--- MATERIAL PROVIDED ---

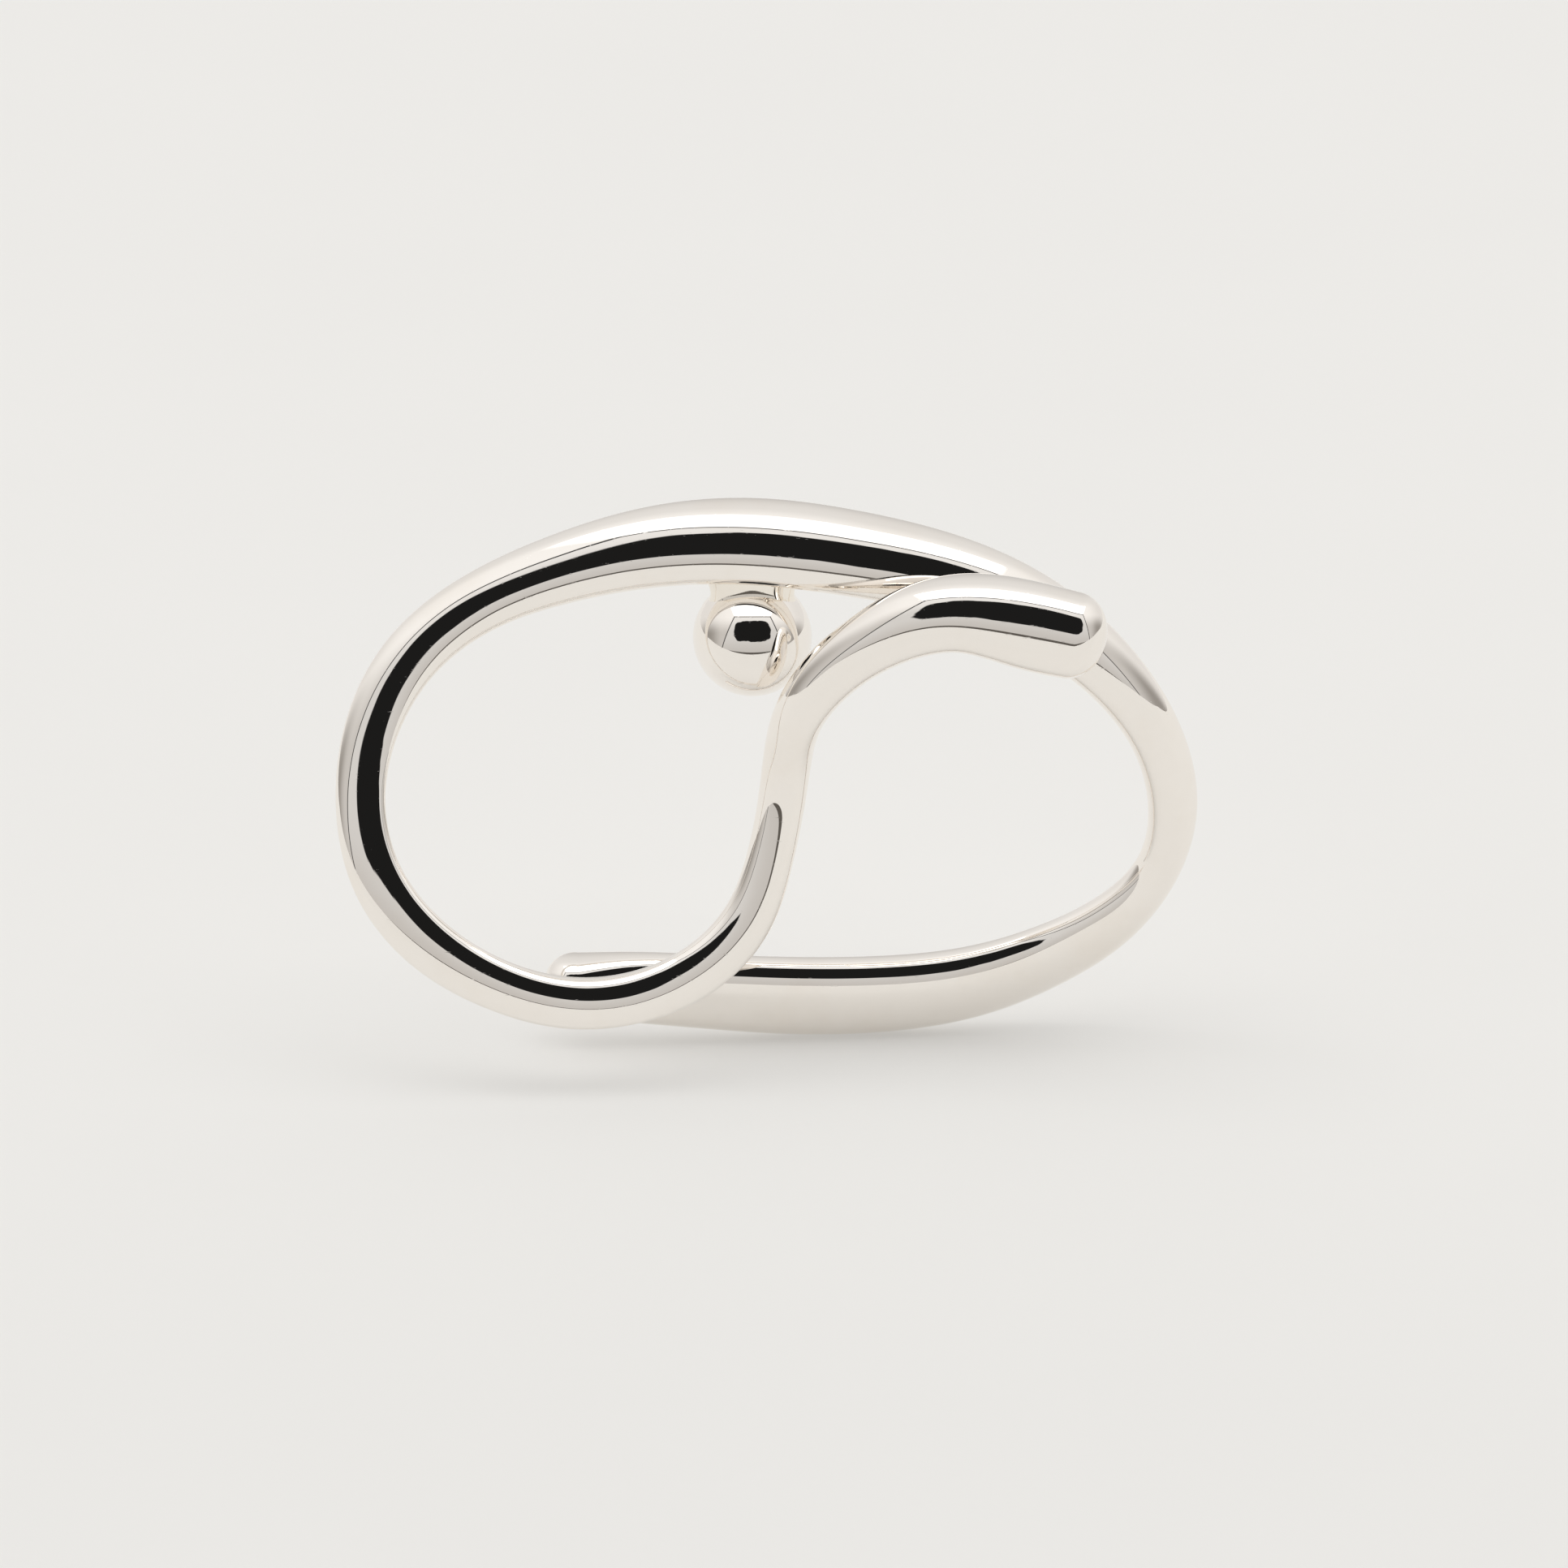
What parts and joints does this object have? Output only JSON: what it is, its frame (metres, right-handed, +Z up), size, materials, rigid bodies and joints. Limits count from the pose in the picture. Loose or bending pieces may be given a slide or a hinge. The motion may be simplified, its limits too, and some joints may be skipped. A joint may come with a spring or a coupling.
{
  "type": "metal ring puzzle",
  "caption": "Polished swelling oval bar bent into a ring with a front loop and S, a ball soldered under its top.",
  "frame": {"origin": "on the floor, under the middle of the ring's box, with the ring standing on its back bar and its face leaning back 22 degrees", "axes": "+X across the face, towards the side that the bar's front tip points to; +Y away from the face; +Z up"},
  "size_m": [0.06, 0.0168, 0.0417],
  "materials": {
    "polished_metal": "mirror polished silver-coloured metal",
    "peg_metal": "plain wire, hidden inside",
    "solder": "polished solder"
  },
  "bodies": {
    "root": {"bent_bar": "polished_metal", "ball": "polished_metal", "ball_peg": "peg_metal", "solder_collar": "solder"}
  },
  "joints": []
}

---

List each line in the listing that contains the string "bodies".

## CORRECT ANSWER:
What parts and joints does this object have? Output only JSON: what it is, its frame (metres, right-handed, +Z up), size, materials, rigid bodies and joints. Limits count from the pose in the picture. Loose or bending pieces may be given a slide or a hinge. The motion may be simplified, its limits too, and some joints may be skipped. A joint may come with a spring or a coupling.
  "bodies": {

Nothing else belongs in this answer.